Forever a small fish in a big pond

Thursday, 9 January 2020

It isn't built for me..




Ever wondered what it's like down here? Ever thought about how the way I see the world may be different to you? Ever considered that how I see the room may look comepltely different to you... even if what we're looking at is the same? 



I took these photos for a university presentation- A micro teach I had to present about my life. Something which despite being a blogger, and having done many public presentations before.... it's something which still is hard to summarise in words. So I used pictures instead.

The top rows of all of these, are what my average heigh friend sees.... which means... you've guessed it... the bottom row is what I see. The same objects. The same day. The same time. The same place.
Yet the views are compeltly different.

All these things are featured in my University, and all these things are ones I use on a daily basis, their essential to my lifestyle and study as a student.... yet... they're not built for me. None of them are. They're built for my friends. The average... the majority.

I'm lucky enough to have very supportive friends, who carry my load and make the fact all these things are out of reach almost forgetable..... but the truth of the matter is... they are. Initially anyway.

Being here 3 years now, I've got myself into a routine, I know my limits, I've learned ways around things and I've learned when I need someone else on hand when I can't achieve my outcome independenly, but this thought process..... on top of a full time work placement, and a BA hons degree... can sometimes feel overwhelming.

I used to be jelous, jelous of the things that all my friends could do with ease. Jealous that whilst they're fretting over their dissertations i'm left fretting over how I'm gonna reach my lunch. Somedays it doesn't feel fair. But then other days, honestly.... I don't even notice and I don't think others do too.

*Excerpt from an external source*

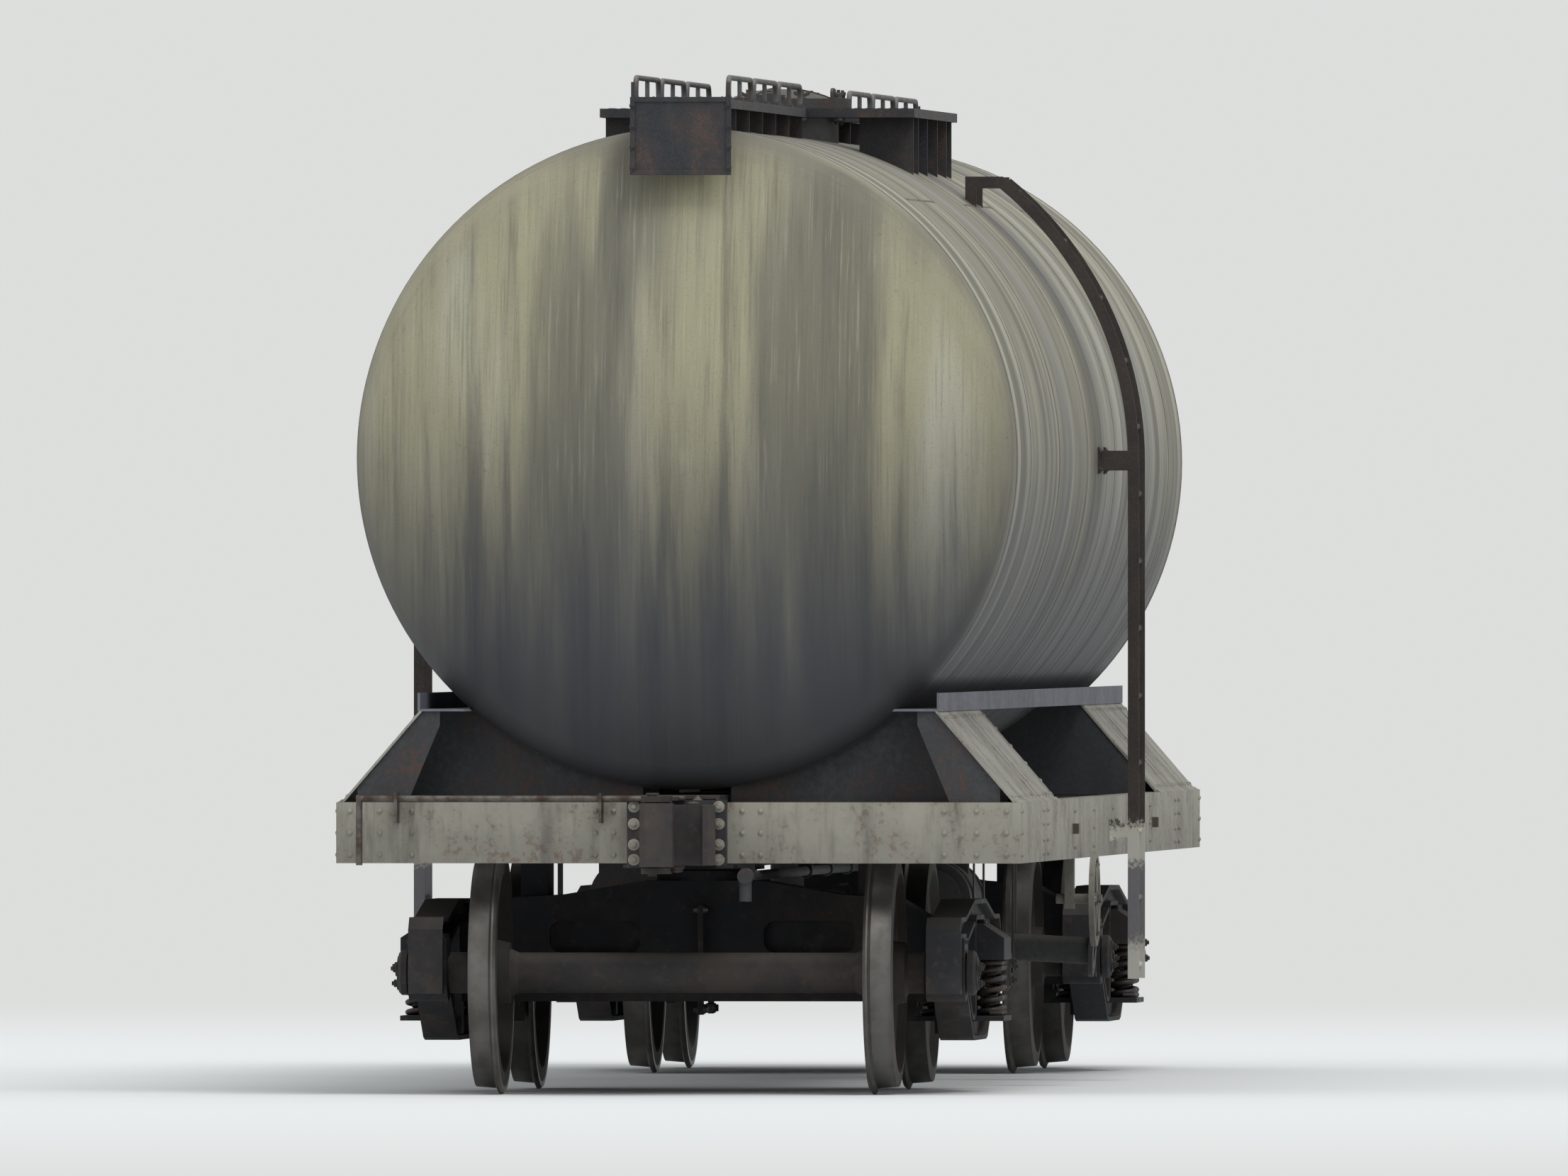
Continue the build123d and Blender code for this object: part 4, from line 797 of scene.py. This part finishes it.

The fact is..... I could be angry. Easily. I could be frustrated, and beileve me somedays I am.... but more often than not, it doesn't cross my mind. Because after 21 years experience I've accepted that there will never be a day I don't need someone to reach something off a shelf, or a day I can see over every counter and desk I greet. And in the mix of all of life's pressures... You can guarentee I am not adding an addition one in the form of my thoughts and frets.

We all need a little help sometimes... and althought it took me a long time to accept it, my help just comes in the form of the little things. But in turn my degree is allowing me to help others with big things. Big things that I can do, that others may not have mastered yet. So if it turns out that reaching a book off a top shelf is my biggest weakness...... I'm happy with that.